O filme Sarafina! de Darrell Roodt retrata uma geração de Freedom Fighters na África do Sul durante o apartheid.
De madrugada, um grupo de sombras atravessa sorrateiramente o percurso para a escola do bairro. Passando pela linha férrea, saltando muros, a escuridão como cúmplice, galopando até que chegam ao destino: uma escola.
Atiram uma “bomba” caseira, que incendeia uma sala de aulas inteira.
À partida, parece que estamos perante um grupo de jovens vândalos sem nenhuma causa senão o prazer de estragar propriedade pública.
Mas à medida que a história se revela, percebemos que na verdade os jovens vândalos estão a protestar contra um sistema de ensino que em nada os favorece. Estão a protestar contra o racismo institucional que lhes oprime diariamente. Estão a protestar contra a falta de condições para crescerem e se desenvolverem.

Sarafina, a nossa protagonista é uma jovem estudante que se vê no meio destes conflitos.
Como uma menina negra que vive sobre o regime do apartheid, encontra no exemplo de Nelson Mandela a sua inspiração.
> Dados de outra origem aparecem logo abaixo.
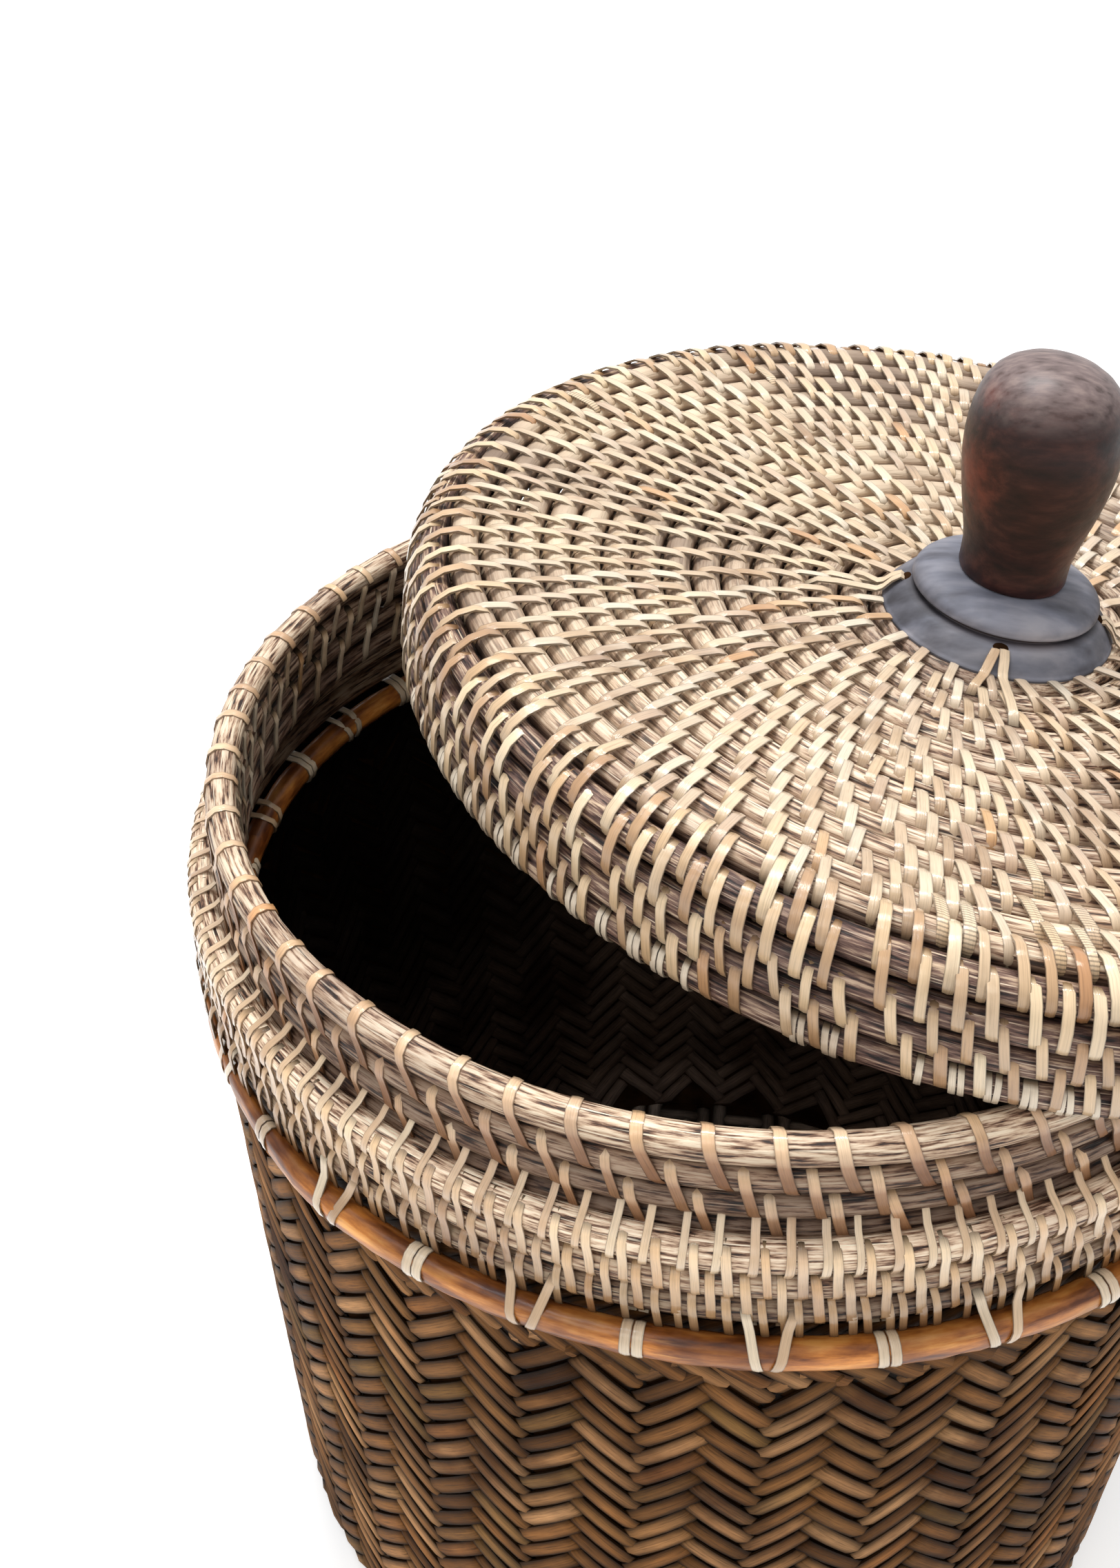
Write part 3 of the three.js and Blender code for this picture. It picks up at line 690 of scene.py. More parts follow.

É nele que desabafa as suas angústias e anseios.
Mandela é uma presença constante, a liderança forte e fidedigna de que ela precisa para manter-se sã e seguir os sonhos.
Em forma de musical, o filme mostra por um lado a esperança e alegria de Sarafina, que sonha em ser famosa, e por outro, a violência e perversidade do regime do apartheid.
Mesmo sem ser explícito no que toca às leis e repressão em que viviam os negros sul-africanos, sente-se ao longo do filme como a opressão ecoava em todas as esferas das suas vidas.
Desde o quarto em que dorme, Sarafina e os seus irmãos, apertados na única cama e no chão até ao medo constante de uma palavra, um olhar ou mesmo um sonho fora do lugar.
Desde as ruas não alcatroadas; o fraco saneamento até ao sistema de ensino que limitava as opções dos jovens estudantes negros.
A covardice da classe opressora, representada pela patroa da mãe de Sarafina, que vive indiferente aos desafios enfrentados pela sua empregada doméstica, que sozinha e à distância, sustenta a sua família.

Embora o filme não mostre quem eram os brancos no poder, o filme evidencia como todos os brancos sul africanos eram apáticos, não questionando nem desafiando o status quo, pelo contrário até o fortaleciam.
Os negros viram-se contra eles mesmos, roubando, matando, extorquindo.
As alianças quebram-se e as fraquezas de cada lado revelam-se. Não há vilões e nem heróis.
Sarafina e os seus amigos vêem-se perdidos, sem um rumo próspero. Despidos da sua humanidade, vêem-se também eles próprios, a despirem os outros do seu lado humano.
Perante isto, as linhas que separam a paz da guerra; o certo do errado e o impensável do possível tornam-se turvas.
O filme é um importante testemunho, feito por sul-africanos, daquilo que se viveu e aconteceu durante os finais anos sangrentos do apartheid, oferecendo um olhar real e intemporal da África do Sul, a nação arco-íris.